My requirement is to find the data having price >= 200 for e.g.
So I added the numeric_analyzer
to the price field.
{
"settings": {
"analysis": {
"filter": {
"number_only": {
"type": "pattern_replace",
"pattern": "\\D"
}
},
"analyzer": {
"numeric_analyzer": {
"type": "custom",
"tokenizer": "keyword",
"filter": [
"number_only"
]
}
}
}
},
"mappings": {
"properties": {
"price": {
"type": "text",
"fields": {
"keyword": {
"type": "keyword",
"ignore_above": 256
},
"numeric": {
"type": "text",
"analyzer": "numeric_analyzer"
}
}
}
}
}
}
This numeric_analyzer
will remove all the non-digits. So if the price is "R$ 400,00" then price.numeric
field will have the value 40000
. Basically the price in cents.
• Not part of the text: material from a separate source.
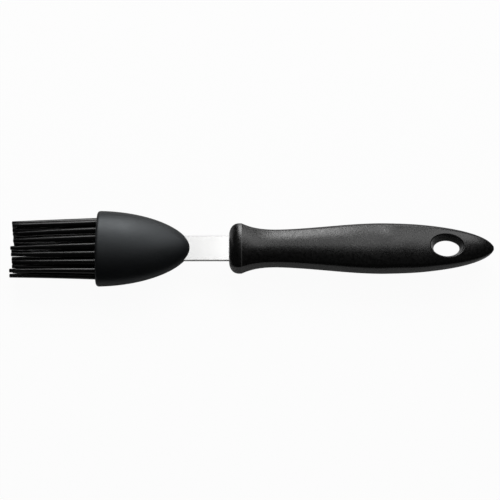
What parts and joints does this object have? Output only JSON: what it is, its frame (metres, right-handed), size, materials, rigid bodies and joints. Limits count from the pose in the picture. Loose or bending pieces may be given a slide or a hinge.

But this price will be as String type.
if I use range
query on string type then the results will not be accurate.
For e.g: Suppose price numeric field has the following prices:
- 12000 (R$ 120,00)
- 14000 (R$ 140,00)
- 130400 (R$ 1.304,00)
With the following range query:
{
"range": {
"price.numeric": {
"gte": "12000",
"lte": "14000"
}
}
}
I will get all the above prices because the prices are in String type.
Is there a way to convert this string type to integer? or any other way to achieve this?
Thanks
Upvotes: 0
Views: 1519
Reputation: 186
you can use thie pipeline to insert your data to es:
POST _ingest/pipeline/_simulate
{
"pipeline": {
"processors": [
{
"grok": {
"field": "price",
"patterns": [
"%{WORD:w1}[$] %{NUMBER:w2:double}[,]%{NUMBER:w3:int}"
]
}
},
{
"script": {
"source": "ctx.res = ctx.w2*1000+ctx.w3"
}
}
]
},
"docs": [
{
"_source": {
"price": "R$ 140,00"
}
},
{
"_source": {
"price": "R$ 120,00"
}
},
{
"_source": {
"price": "R$ 1.304,00"
}
}
]
}
Upvotes: 1